■ DATASET EXTRACT:
____

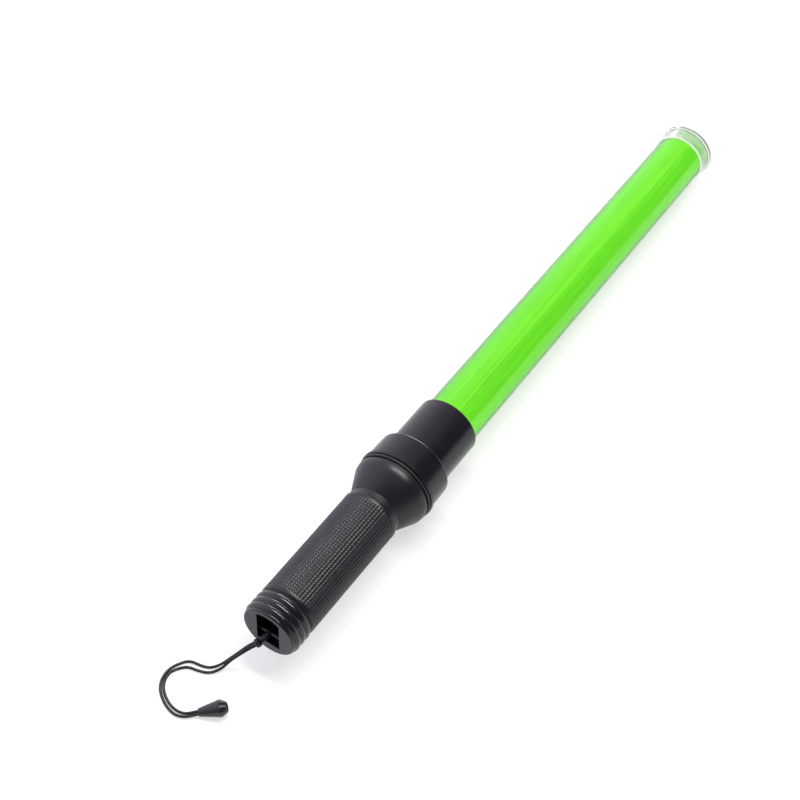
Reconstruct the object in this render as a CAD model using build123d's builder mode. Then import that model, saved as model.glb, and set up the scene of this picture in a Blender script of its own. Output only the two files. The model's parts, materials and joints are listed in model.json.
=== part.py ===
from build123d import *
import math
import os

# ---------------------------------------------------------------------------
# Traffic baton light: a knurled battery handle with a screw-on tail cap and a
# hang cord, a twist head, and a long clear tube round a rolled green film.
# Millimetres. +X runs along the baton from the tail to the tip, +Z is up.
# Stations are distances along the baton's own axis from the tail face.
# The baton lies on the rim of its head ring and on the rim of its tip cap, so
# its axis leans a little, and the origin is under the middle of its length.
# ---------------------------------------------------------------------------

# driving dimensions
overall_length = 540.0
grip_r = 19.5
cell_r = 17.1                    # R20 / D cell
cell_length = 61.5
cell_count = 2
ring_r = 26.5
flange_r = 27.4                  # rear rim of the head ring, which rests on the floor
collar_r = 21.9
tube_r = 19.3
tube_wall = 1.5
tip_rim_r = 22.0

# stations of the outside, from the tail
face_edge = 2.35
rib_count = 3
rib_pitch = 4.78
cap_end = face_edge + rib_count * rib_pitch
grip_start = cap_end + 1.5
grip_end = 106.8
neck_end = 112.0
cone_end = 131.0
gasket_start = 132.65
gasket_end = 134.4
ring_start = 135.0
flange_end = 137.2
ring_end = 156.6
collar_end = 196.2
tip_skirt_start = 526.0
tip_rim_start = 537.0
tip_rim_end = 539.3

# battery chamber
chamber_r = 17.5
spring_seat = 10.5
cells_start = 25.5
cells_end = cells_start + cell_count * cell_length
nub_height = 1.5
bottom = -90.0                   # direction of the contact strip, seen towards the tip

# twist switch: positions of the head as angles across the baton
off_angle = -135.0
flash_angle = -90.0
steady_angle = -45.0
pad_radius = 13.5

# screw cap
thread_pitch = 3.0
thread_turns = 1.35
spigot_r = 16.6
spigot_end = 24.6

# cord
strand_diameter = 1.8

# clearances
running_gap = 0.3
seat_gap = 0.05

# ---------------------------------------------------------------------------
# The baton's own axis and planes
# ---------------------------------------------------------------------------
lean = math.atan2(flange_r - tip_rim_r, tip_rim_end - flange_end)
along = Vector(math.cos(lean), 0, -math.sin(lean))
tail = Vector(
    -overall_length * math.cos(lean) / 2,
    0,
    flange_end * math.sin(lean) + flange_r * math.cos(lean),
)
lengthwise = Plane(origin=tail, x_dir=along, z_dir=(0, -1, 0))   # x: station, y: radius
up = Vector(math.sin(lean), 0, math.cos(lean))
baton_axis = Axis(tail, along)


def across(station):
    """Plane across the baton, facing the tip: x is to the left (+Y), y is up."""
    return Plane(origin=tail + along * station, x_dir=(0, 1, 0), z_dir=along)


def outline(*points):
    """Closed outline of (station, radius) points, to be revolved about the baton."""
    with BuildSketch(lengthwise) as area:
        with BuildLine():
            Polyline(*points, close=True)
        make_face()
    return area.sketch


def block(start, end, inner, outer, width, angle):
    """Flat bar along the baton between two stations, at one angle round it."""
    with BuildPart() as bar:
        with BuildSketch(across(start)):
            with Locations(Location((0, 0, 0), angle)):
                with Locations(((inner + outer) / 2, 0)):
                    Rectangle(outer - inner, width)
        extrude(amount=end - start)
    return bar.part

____

Copy each line that holds the word "import".

Reconstruct the object in this render as a CAD model using build123d's builder mode. Then import that model, saved as model.glb, and set up the scene of this picture in a Blender script of its own. Output only the two files. The model's parts, materials and joints are listed in model.json.
from build123d import *
import math
import os